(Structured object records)
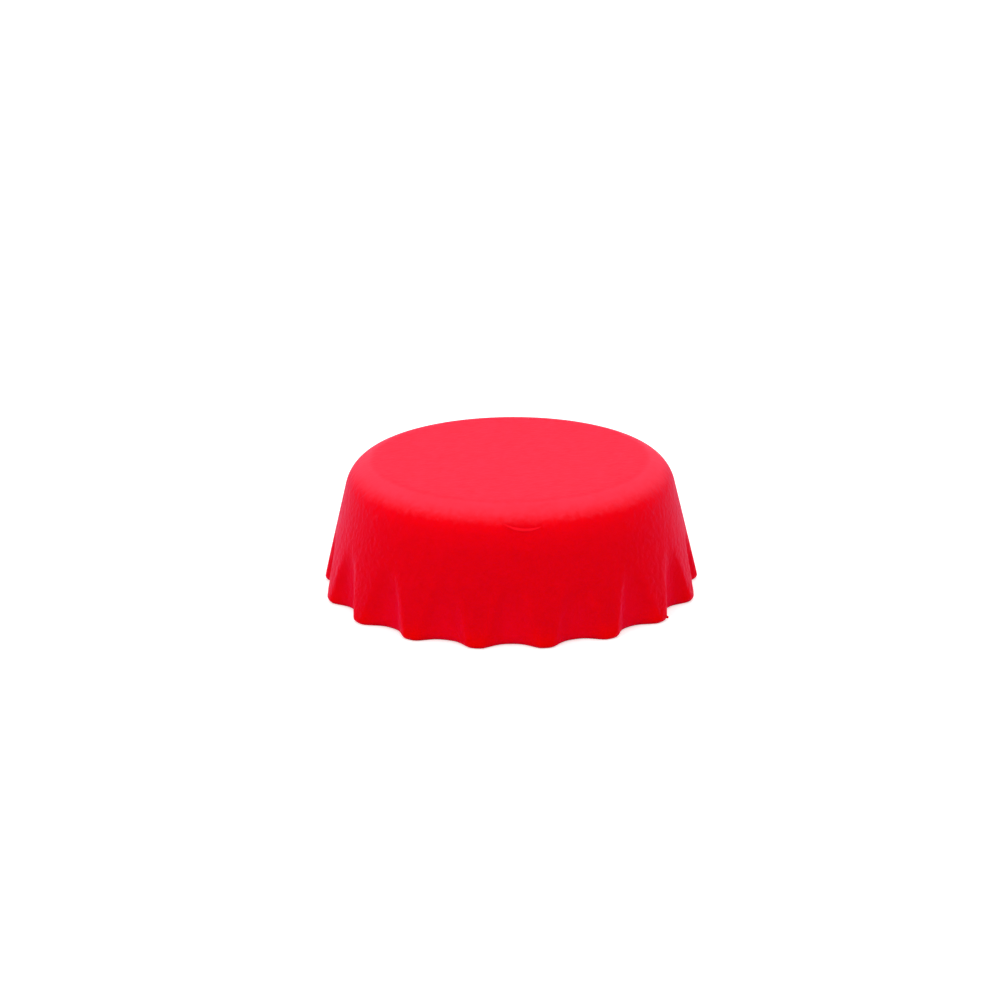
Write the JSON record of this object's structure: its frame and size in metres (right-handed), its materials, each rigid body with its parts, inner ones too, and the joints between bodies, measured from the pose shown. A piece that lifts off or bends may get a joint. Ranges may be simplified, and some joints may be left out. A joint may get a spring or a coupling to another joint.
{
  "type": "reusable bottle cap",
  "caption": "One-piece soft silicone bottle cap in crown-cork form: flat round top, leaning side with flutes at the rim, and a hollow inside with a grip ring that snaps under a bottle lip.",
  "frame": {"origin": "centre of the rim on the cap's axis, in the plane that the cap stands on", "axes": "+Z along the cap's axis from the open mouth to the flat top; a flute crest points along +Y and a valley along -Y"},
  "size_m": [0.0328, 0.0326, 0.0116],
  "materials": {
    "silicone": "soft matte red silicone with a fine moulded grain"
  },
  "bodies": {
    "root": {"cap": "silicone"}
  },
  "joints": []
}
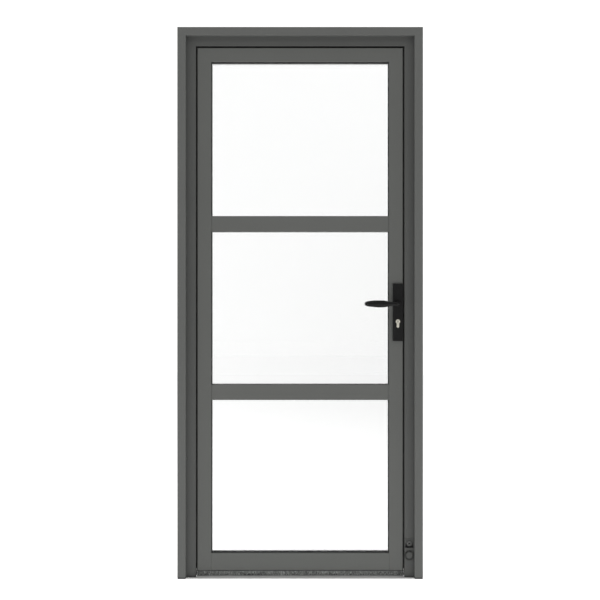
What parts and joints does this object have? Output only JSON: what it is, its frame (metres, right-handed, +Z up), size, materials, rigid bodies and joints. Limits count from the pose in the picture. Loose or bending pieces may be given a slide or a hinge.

▶ [Stated problem]:
Repeat each record in full; every line must match exactly.

▶ [Task output]:
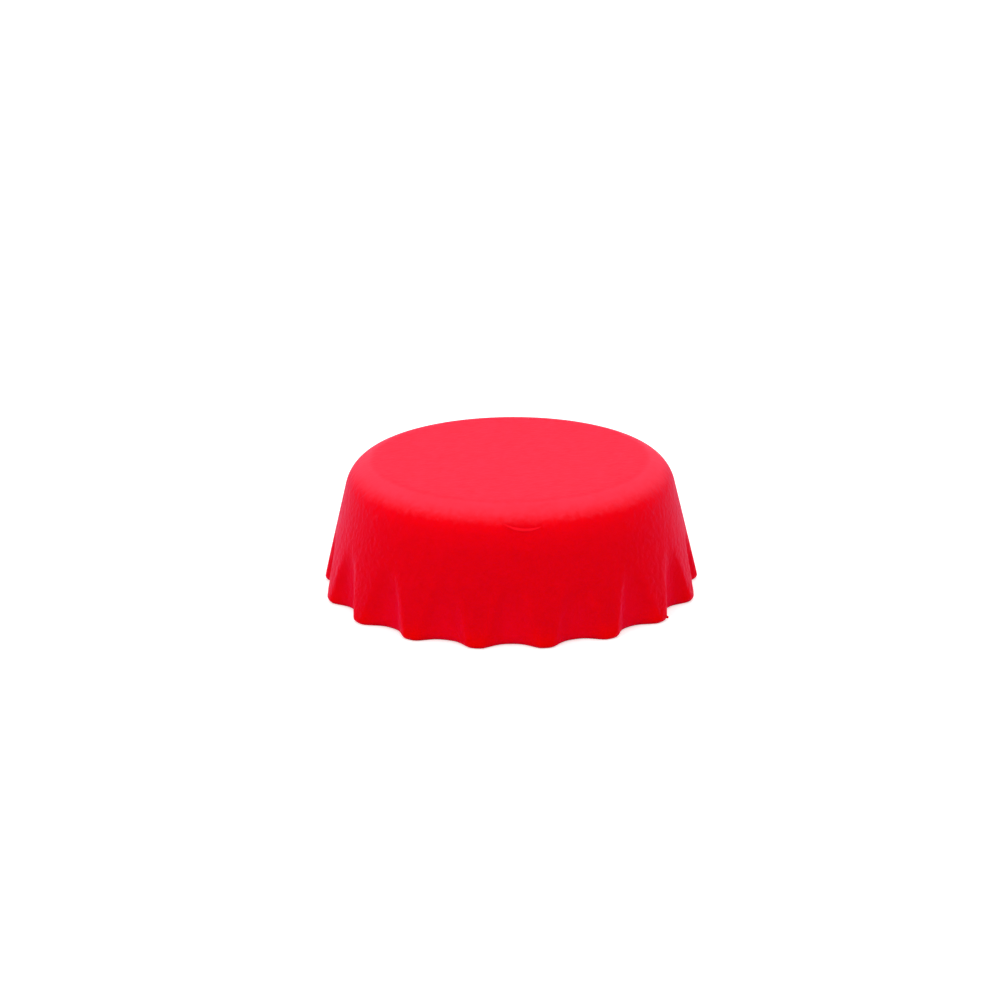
Write the JSON record of this object's structure: its frame and size in metres (right-handed), its materials, each rigid body with its parts, inner ones too, and the joints between bodies, measured from the pose shown. A piece that lifts off or bends may get a joint. Ranges may be simplified, and some joints may be left out. A joint may get a spring or a coupling to another joint.
{
  "type": "reusable bottle cap",
  "caption": "One-piece soft silicone bottle cap in crown-cork form: flat round top, leaning side with flutes at the rim, and a hollow inside with a grip ring that snaps under a bottle lip.",
  "frame": {"origin": "centre of the rim on the cap's axis, in the plane that the cap stands on", "axes": "+Z along the cap's axis from the open mouth to the flat top; a flute crest points along +Y and a valley along -Y"},
  "size_m": [0.0328, 0.0326, 0.0116],
  "materials": {
    "silicone": "soft matte red silicone with a fine moulded grain"
  },
  "bodies": {
    "root": {"cap": "silicone"}
  },
  "joints": []
}
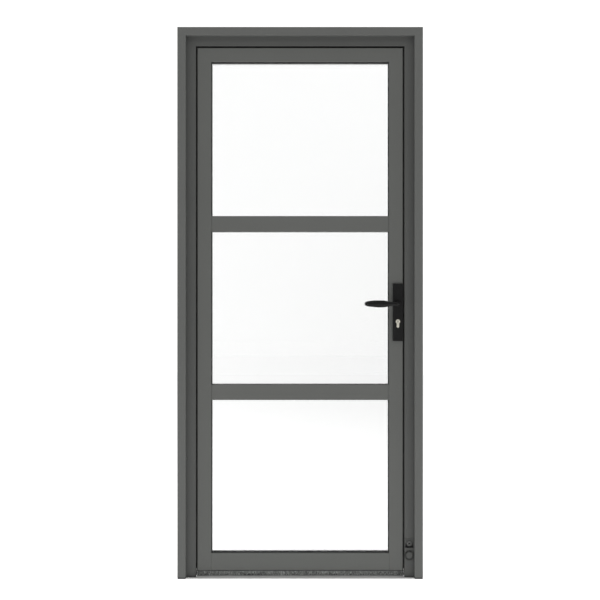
What parts and joints does this object have? Output only JSON: what it is, its frame (metres, right-handed, +Z up), size, materials, rigid bodies and joints. Limits count from the pose in the picture. Loose or bending pieces may be given a slide or a hinge.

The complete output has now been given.